● **RAW DATA**
_ _ _

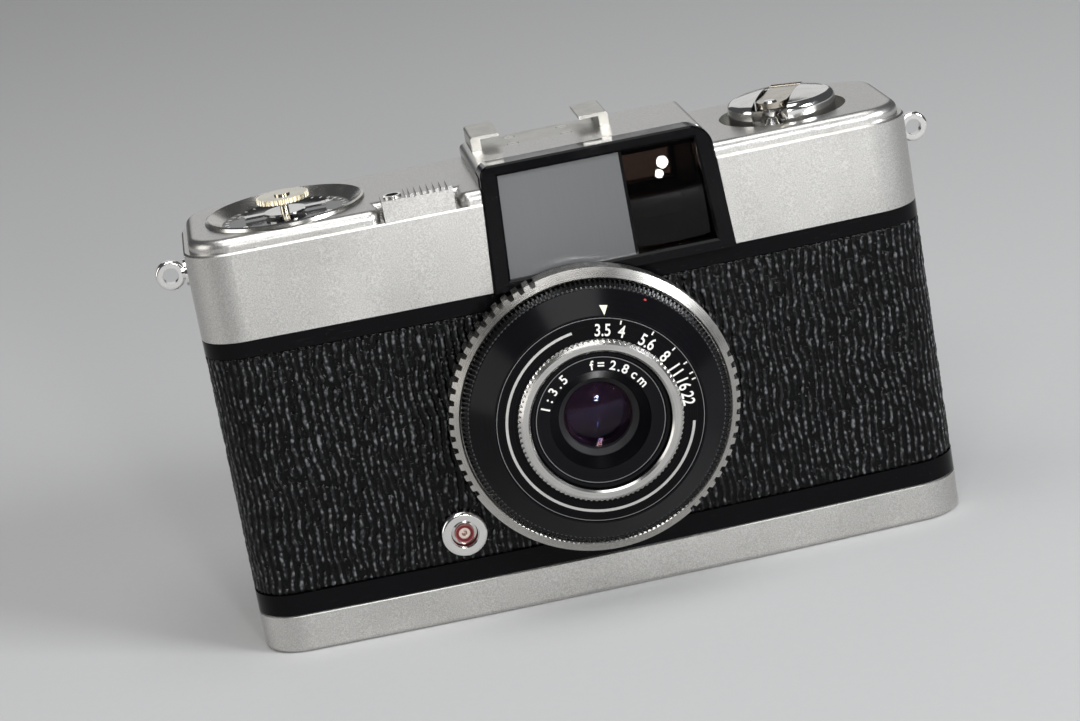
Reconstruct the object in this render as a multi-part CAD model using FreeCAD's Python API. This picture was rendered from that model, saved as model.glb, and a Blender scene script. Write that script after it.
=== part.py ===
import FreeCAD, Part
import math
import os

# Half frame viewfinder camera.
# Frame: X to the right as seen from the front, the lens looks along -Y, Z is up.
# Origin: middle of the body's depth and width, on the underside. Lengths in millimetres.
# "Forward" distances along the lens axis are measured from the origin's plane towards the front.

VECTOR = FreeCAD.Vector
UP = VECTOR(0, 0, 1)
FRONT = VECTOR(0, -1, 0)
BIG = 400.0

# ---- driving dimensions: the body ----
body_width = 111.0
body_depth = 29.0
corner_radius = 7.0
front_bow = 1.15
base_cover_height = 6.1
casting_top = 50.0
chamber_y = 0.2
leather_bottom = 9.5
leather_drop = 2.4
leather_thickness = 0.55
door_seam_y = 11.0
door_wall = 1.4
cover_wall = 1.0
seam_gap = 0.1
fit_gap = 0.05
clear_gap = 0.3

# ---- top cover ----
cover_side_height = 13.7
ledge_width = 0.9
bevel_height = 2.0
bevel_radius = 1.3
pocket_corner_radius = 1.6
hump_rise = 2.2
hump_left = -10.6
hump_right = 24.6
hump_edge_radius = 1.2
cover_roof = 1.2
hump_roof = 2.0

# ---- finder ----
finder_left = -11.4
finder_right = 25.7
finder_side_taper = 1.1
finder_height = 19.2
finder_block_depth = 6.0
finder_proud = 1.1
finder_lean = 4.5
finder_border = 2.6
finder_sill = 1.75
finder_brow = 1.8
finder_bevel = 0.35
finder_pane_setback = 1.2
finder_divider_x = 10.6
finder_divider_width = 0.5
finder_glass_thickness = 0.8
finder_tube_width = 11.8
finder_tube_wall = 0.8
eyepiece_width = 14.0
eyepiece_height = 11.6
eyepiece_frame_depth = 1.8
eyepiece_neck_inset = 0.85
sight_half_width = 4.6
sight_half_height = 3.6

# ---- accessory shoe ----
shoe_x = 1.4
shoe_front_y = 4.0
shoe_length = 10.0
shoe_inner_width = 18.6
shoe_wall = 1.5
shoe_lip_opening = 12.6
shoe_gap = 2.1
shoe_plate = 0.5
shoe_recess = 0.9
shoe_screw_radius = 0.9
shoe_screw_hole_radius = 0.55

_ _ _

● **DESCRIPTION OF THE TASK**
Using the data above, repeat every line exactly.

● **THE OUTPUT**
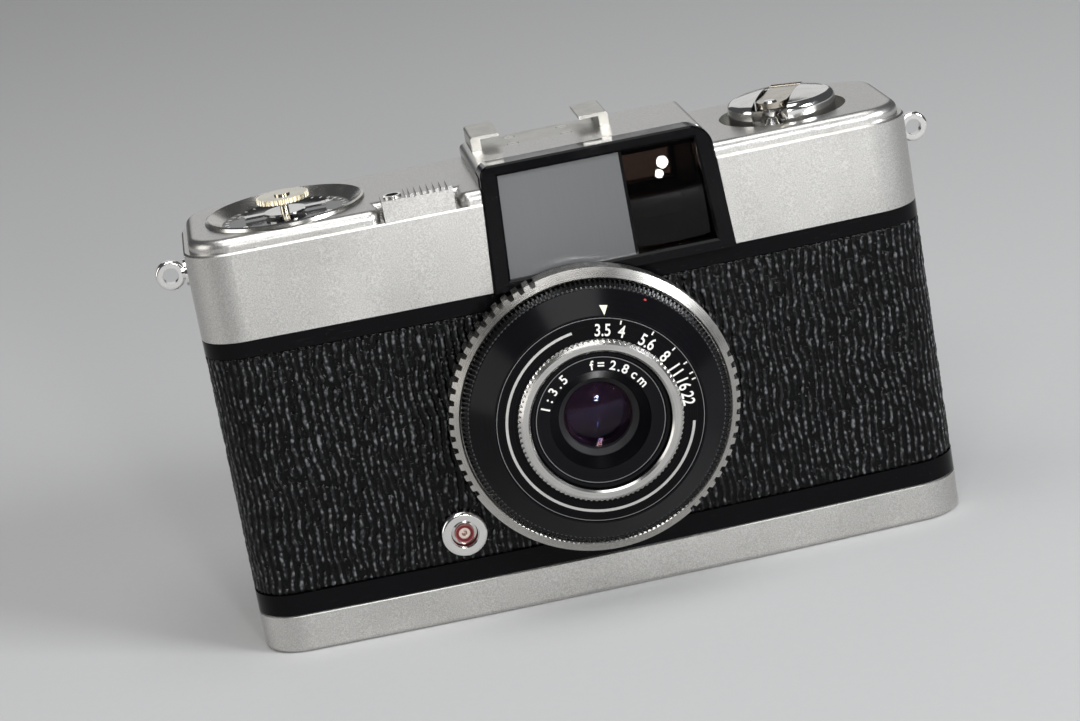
Reconstruct the object in this render as a multi-part CAD model using FreeCAD's Python API. This picture was rendered from that model, saved as model.glb, and a Blender scene script. Write that script after it.
=== part.py ===
import FreeCAD, Part
import math
import os

# Half frame viewfinder camera.
# Frame: X to the right as seen from the front, the lens looks along -Y, Z is up.
# Origin: middle of the body's depth and width, on the underside. Lengths in millimetres.
# "Forward" distances along the lens axis are measured from the origin's plane towards the front.

VECTOR = FreeCAD.Vector
UP = VECTOR(0, 0, 1)
FRONT = VECTOR(0, -1, 0)
BIG = 400.0

# ---- driving dimensions: the body ----
body_width = 111.0
body_depth = 29.0
corner_radius = 7.0
front_bow = 1.15
base_cover_height = 6.1
casting_top = 50.0
chamber_y = 0.2
leather_bottom = 9.5
leather_drop = 2.4
leather_thickness = 0.55
door_seam_y = 11.0
door_wall = 1.4
cover_wall = 1.0
seam_gap = 0.1
fit_gap = 0.05
clear_gap = 0.3

# ---- top cover ----
cover_side_height = 13.7
ledge_width = 0.9
bevel_height = 2.0
bevel_radius = 1.3
pocket_corner_radius = 1.6
hump_rise = 2.2
hump_left = -10.6
hump_right = 24.6
hump_edge_radius = 1.2
cover_roof = 1.2
hump_roof = 2.0

# ---- finder ----
finder_left = -11.4
finder_right = 25.7
finder_side_taper = 1.1
finder_height = 19.2
finder_block_depth = 6.0
finder_proud = 1.1
finder_lean = 4.5
finder_border = 2.6
finder_sill = 1.75
finder_brow = 1.8
finder_bevel = 0.35
finder_pane_setback = 1.2
finder_divider_x = 10.6
finder_divider_width = 0.5
finder_glass_thickness = 0.8
finder_tube_width = 11.8
finder_tube_wall = 0.8
eyepiece_width = 14.0
eyepiece_height = 11.6
eyepiece_frame_depth = 1.8
eyepiece_neck_inset = 0.85
sight_half_width = 4.6
sight_half_height = 3.6

# ---- accessory shoe ----
shoe_x = 1.4
shoe_front_y = 4.0
shoe_length = 10.0
shoe_inner_width = 18.6
shoe_wall = 1.5
shoe_lip_opening = 12.6
shoe_gap = 2.1
shoe_plate = 0.5
shoe_recess = 0.9
shoe_screw_radius = 0.9
shoe_screw_hole_radius = 0.55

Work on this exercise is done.